# Need to learn JBOSS; Where to start



## Earl Bonovich (Nov 15, 2005)

Where/What is the best way to start to learn JBOSS..

For an upcomming project, I need to get familiar with using JBOSS as the method to retrieve data from the database level.

Simple searches, show hundreds of examples and dozens of books...
Any good recommendations?


----------



## Ron Barry (Dec 10, 2002)

What is your Java Skill level Earl?


----------



## Earl Bonovich (Nov 15, 2005)

Ron Barry said:


> What is your Java Skill level Earl?


Folgers or Starbucks?

Specifically Java skill set, minimal... nothing really advanced.
Understand the basics and then some... and can pretty much read and comprehend java code...

Haven't written much from scratch.

Earl


----------



## Ron Barry (Dec 10, 2002)

I am more a front end developer.. I will ask a colleague if he has any recommendations.. You are going to have a big hill to climb...


----------



## Doug Brott (Jul 12, 2006)

It looks like it's a nice tool set, but given the fact that I had to Google it I'd say my knowledge of JBOSS is not so good. Wish I could help. .


----------



## Ken S (Feb 13, 2007)

Earl,

There's this new thing on the internet called a forum. I think I read somewhere that if you post a question on them sometimes someone will come along and give you the information you seek.
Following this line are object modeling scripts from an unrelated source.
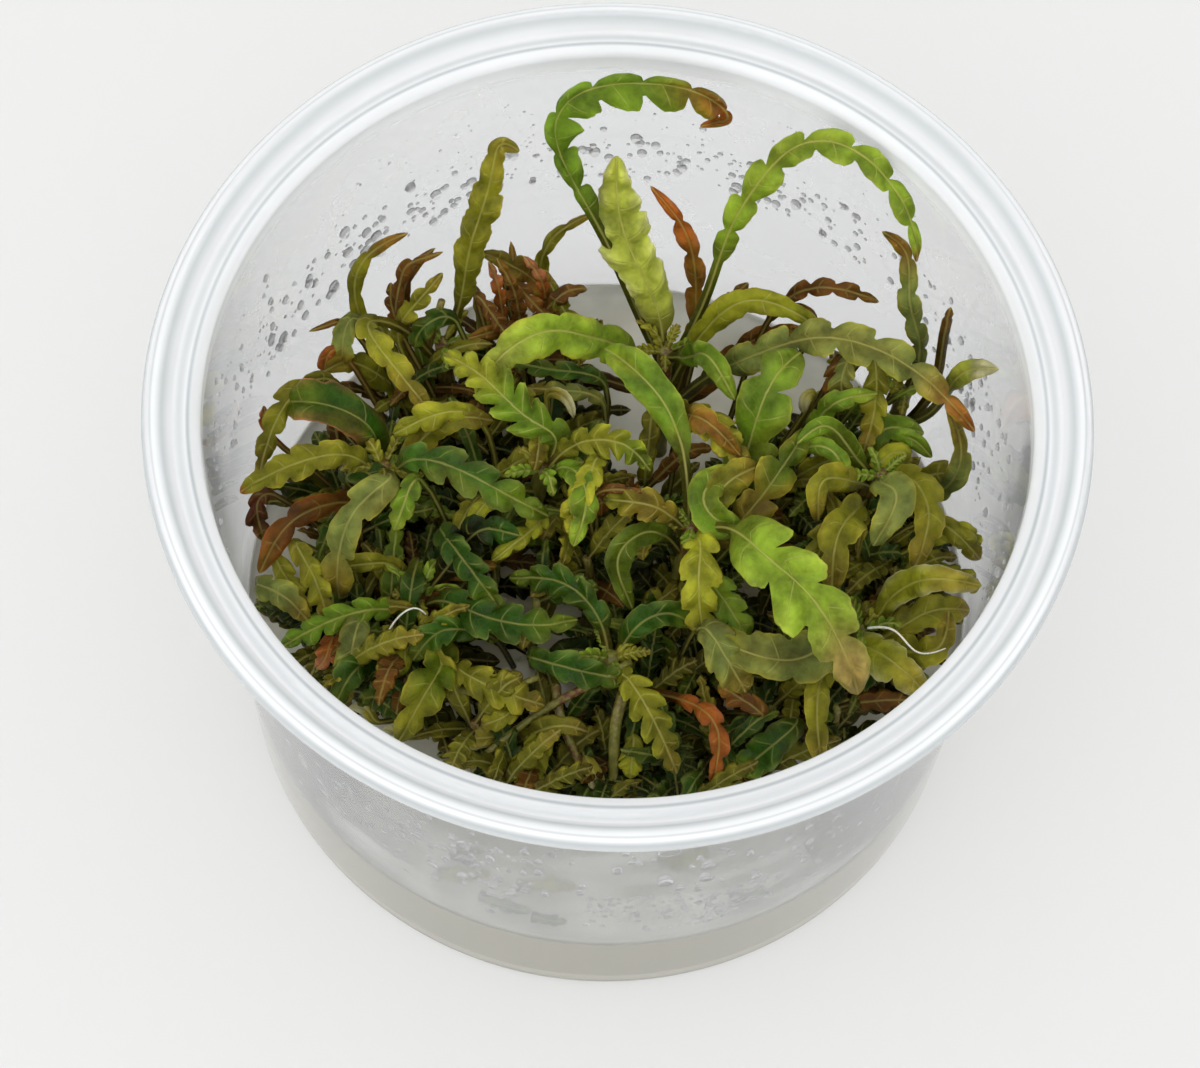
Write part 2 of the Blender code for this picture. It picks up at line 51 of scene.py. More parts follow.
# Cup
RIM_RADIUS = CUP_BOX[1].x / MM
CUP_HEIGHT = CUP_BOX[1].z / MM
MOUTH_RADIUS = 43.9
MOUTH_HEIGHT = CUP_HEIGHT - 2.2
FOOT_RADIUS = 42.4
WALL = 0.9
FLOOR_TOP = 2.0
FLOOR_CORNER_WIDTH = 1.0
FLOOR_CORNER_HEIGHT = 1.3
FOOT_RECESS = 0.8
RIM_THICKNESS = 1.1
CORNER_ROUND = 0.5
CUP_SEGMENTS = 256
# The innermost ring of a turned shape, which a fan of triangles closes
HUB_RADIUS = 0.05
# Painted shade: grey rings in the rim's colour, for the shading lines on its beads: radius, half width and
# strength
PAINTED_RIM_SHADE_RINGS = [(45.2, 0.35, 0.75), (46.1, 0.7, 0.35), (47.9, 0.8, 0.5), (49.0, 0.2, 0.4), (49.8, 0.4, 0.65)]

# Haze of the cup's plastic: in front, behind as a share of that, where the gel wets it, and in the rim
HAZE = 0.09
BACK_HAZE_SHARE = 0.3
WET_HAZE = 0.25
RIM_HAZE = 0.54
# Mist on it: at the sides and behind, then in front and on the rim as shares of that
MIST = 0.24
FRONT_MIST_SHARE = 0.15
RIM_MIST_SHARE = 0.15
# The front turns into the sides between these depths
FRONT_DEPTHS = (-30.0, -10.0)
# The share of the gel's colour in the wet wall is this many times its haze
GEL_TINT = 2.4

# Gel
GEL_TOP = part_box("gel")[1].z / MM
GEL_CLEARANCE = 0.05
MENISCUS = 0.9
MENISCUS_REACH = 0.7
GEL_SWELL = 0.12

# Stems
STEM_RADIUS_FOOT = 1.3
STEM_RADIUS_CROWN = 0.95
STEM_SIDES = 20
STEM_ROWS = 48
NODE_SPACING = 5.0
# From one leaf to the next above it round a stem, in radians
LEAF_TURN = 2.4

# Leaves
STALK_HALF_WIDTH = 0.6
STALK_HALF_THICKNESS = 0.4
STALK_ROWS = 8
BLADE_ROUNDNESS = 0.5
LOBE_SQUARENESS = 2.8
CUT_GAIN = 1.75
QUILTING = 0.32
BLUSH = 0.25
BLADE_FOLD = 0.15
ROWS_A_LOBE = 14
BLADE_SIDES = 28
MARGIN_HALF_THICKNESS = 0.09
SHOOT_DEPTH = 0.4
# Where the blades face, apart from their own roll and tilt: up, and to the front
LIGHT = np.array([0.0, -0.45, 0.89])
# A wave along a leaf starts anywhere in a full turn, in radians
ANY_PHASE = (0, 6.3)

# Seeds of the random draws.  Each leaf, shoot, sprig and fallen leaf adds its number in its table.
LEAF_SEED, SHOOT_SEED, SPRIG_SEED, LITTER_SEED = 100, 300, 500, 700
DROP_SEED, CROWN_SEED, THICKET_SEED, ROOT_SEED = 3, 5, 7, 11

# Light and table, in metres
SKY_STRENGTH = 1.25
LAMP_WATTS = 3.5
LAMP_PLACE = (-0.15, -0.45, 0.85)
LAMP_SIZE = (0.9, 0.7)
TABLE_GLOW = 0.43
TABLE_HALF = 6.0
# The table's face lies this far below the foot, so that the two don't meet
TABLE_GAP = 0.0002
LIGHT_BOUNCES = 8

# Each stem's route from its foot in the gel to its crown
STEMS = {
    "stem_back": [(5, 19, 8), (5, 21, 20), (5, 24, 34)],
    "stem_back_left": [(-18, 20, 8), (-20, 22, 20), (-21, 24, 32)],
    "stem_back_brown": [(-6, 24, 8), (-6, 26, 17), (-5, 28, 27)],
    "stem_left": [(-24, 6, 8), (-26, 5, 22), (-26, 4, 39)],
    "stem_centre_left": [(-7, 7, 8), (-9, 6, 22), (-8, 5, 39)],
    "stem_centre": [(7, -3, 8), (8, -2, 22), (9, -1, 39)],
    "stem_right": [(25, 8, 8), (28, 9, 22), (30, 7, 39)],
    "stem_far_right": [(30, 18, 8), (32, 20, 20), (33, 21, 33)],
    "stem_right_front": [(26, -11, 8), (28, -10, 20), (29, -9, 32)],
    "stem_front": [(2, -13, 8), (1, -15, 20), (1, -15, 33)],
    "stem_front_left": [(-19, -10, 8), (-21, -9, 19), (-21, -8, 31)],
}


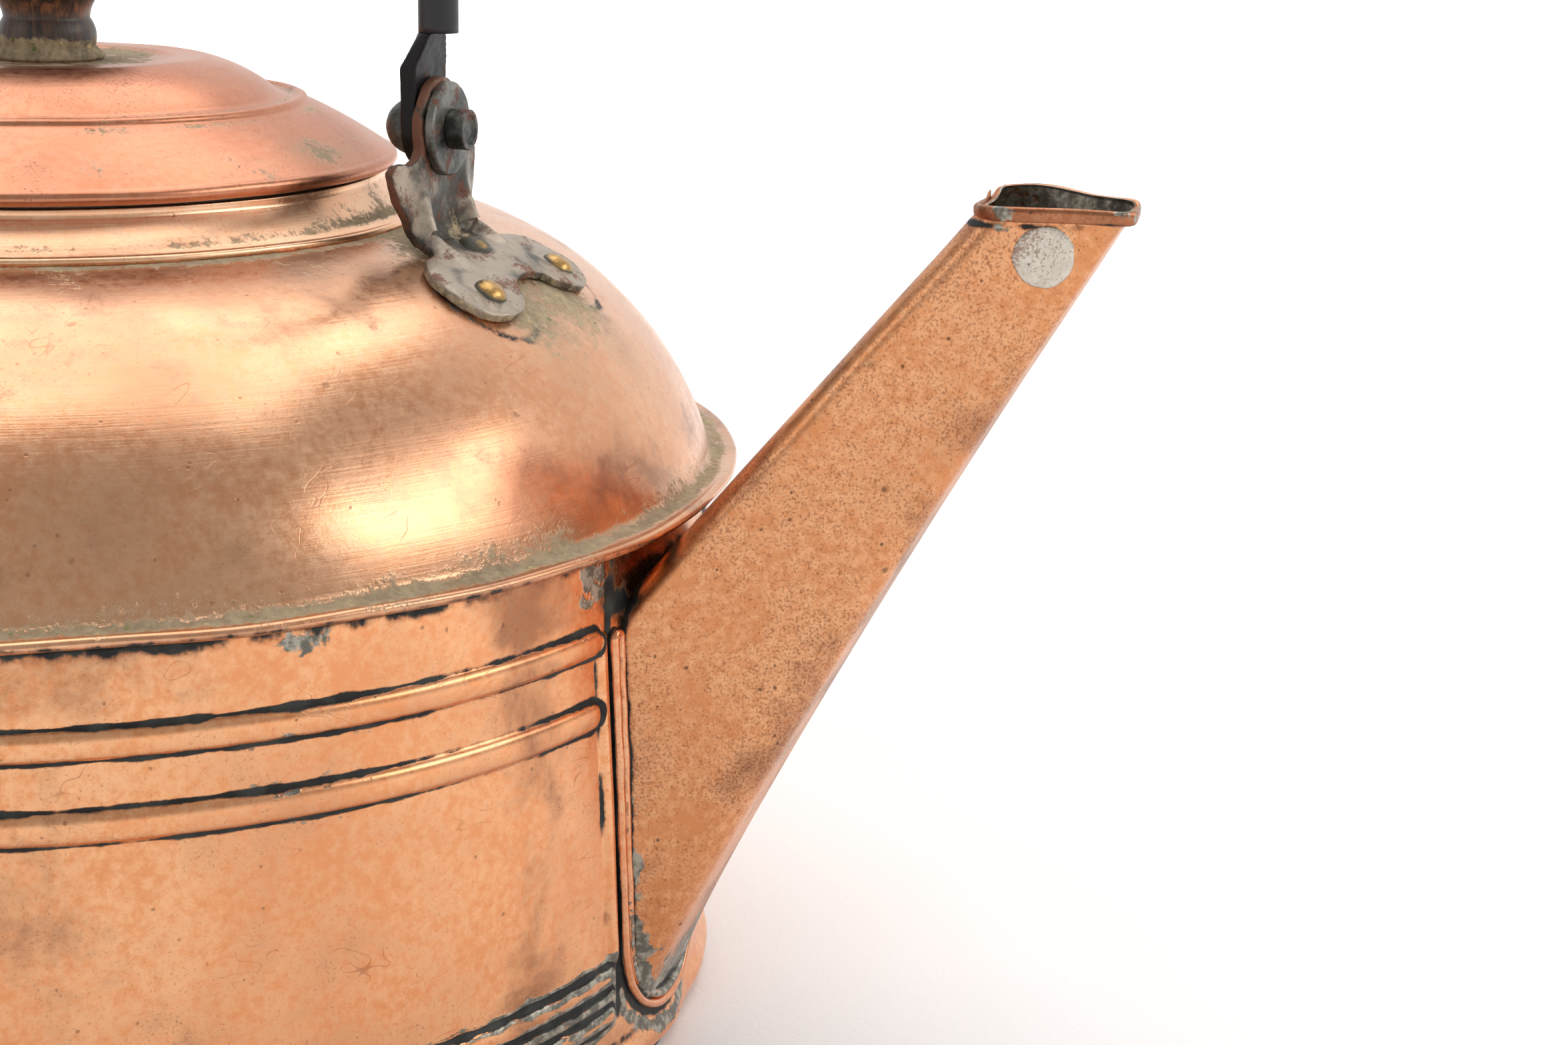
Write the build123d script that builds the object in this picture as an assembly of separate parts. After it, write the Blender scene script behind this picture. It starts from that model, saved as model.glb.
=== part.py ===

Neat, huh? 

You may want to try this one: http://www.jboss.com/index.html?module=bb

Several of the guys I've worked with recommend it.


----------



## Drew2k (Aug 16, 2006)

Hope you're lurking Earl. 

I'm not sure if you have access to this site or your new company will pay for it, but it's an excellent resource for IT books, from White Papers to Dummy Books, to books by the Software Companies, to SAMS Learn <<something>> in 21 days, to Murach's Guide to <<something>>, etc.

www.books24x7.com

Entire book online with abilities to create personal virtual bookshelves, store bookmarks, search across books, etc. It may be expensive, but beats the money spent on actual books ....


----------